• Data block:
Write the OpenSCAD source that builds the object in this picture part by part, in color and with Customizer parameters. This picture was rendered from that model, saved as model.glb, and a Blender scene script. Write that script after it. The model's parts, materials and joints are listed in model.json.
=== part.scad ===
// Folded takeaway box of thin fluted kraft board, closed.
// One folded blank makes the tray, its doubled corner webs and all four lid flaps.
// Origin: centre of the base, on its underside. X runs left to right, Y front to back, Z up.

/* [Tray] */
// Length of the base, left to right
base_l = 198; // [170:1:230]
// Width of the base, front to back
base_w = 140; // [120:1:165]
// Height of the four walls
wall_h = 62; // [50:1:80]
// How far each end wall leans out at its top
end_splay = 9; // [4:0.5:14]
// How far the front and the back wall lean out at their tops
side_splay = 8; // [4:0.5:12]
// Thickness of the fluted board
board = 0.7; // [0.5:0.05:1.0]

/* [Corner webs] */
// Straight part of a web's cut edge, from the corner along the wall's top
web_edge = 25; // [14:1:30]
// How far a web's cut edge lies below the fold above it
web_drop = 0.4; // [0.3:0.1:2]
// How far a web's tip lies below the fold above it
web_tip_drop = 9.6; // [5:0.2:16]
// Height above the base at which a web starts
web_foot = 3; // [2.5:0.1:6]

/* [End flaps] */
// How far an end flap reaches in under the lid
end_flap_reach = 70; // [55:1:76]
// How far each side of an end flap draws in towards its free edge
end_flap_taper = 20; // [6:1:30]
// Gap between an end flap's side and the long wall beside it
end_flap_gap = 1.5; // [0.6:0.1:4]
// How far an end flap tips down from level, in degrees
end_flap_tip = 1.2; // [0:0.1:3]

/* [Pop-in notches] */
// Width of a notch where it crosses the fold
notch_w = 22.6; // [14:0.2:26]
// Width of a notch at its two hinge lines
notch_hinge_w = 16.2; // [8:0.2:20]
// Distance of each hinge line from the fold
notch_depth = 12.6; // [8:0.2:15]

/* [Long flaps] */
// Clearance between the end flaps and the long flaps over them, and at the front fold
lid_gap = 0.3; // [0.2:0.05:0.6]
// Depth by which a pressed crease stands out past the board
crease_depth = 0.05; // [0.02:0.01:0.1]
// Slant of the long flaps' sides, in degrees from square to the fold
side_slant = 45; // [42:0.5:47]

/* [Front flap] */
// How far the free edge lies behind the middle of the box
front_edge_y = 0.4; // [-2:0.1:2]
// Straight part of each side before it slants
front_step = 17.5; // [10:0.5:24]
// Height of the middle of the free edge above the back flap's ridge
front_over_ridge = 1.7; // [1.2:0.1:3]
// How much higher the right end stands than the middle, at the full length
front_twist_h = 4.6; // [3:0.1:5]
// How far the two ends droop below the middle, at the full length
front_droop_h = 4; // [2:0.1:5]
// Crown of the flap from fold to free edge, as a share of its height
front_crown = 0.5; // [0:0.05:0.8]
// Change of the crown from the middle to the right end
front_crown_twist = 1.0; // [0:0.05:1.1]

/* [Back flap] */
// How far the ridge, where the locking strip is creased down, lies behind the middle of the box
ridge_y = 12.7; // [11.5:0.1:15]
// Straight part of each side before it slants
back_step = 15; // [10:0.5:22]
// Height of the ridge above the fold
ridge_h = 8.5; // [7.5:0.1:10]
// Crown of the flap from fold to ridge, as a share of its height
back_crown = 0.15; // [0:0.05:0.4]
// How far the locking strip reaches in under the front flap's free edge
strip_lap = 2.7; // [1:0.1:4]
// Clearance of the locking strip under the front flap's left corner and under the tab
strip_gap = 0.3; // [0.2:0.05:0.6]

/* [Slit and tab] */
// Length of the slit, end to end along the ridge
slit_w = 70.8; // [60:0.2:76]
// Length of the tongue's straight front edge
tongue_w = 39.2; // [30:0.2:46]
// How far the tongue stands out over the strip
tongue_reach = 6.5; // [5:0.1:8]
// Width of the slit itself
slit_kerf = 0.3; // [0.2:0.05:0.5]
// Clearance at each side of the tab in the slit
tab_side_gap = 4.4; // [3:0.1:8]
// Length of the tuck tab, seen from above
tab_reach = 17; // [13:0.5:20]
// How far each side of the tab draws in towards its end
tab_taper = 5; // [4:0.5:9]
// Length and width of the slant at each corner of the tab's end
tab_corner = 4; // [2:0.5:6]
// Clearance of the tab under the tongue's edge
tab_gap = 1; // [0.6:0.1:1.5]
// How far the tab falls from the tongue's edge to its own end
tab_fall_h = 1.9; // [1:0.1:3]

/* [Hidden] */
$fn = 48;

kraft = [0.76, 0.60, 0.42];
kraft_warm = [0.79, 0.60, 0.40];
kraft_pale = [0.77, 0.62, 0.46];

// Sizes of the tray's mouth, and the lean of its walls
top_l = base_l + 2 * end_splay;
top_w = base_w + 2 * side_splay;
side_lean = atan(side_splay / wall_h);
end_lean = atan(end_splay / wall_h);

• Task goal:
Starting at the first line of the data above, please restate word for word every line up to and including the one that holds "back, Z up.", and add nothing else.

• Reply:
Write the OpenSCAD source that builds the object in this picture part by part, in color and with Customizer parameters. This picture was rendered from that model, saved as model.glb, and a Blender scene script. Write that script after it. The model's parts, materials and joints are listed in model.json.
=== part.scad ===
// Folded takeaway box of thin fluted kraft board, closed.
// One folded blank makes the tray, its doubled corner webs and all four lid flaps.
// Origin: centre of the base, on its underside. X runs left to right, Y front to back, Z up.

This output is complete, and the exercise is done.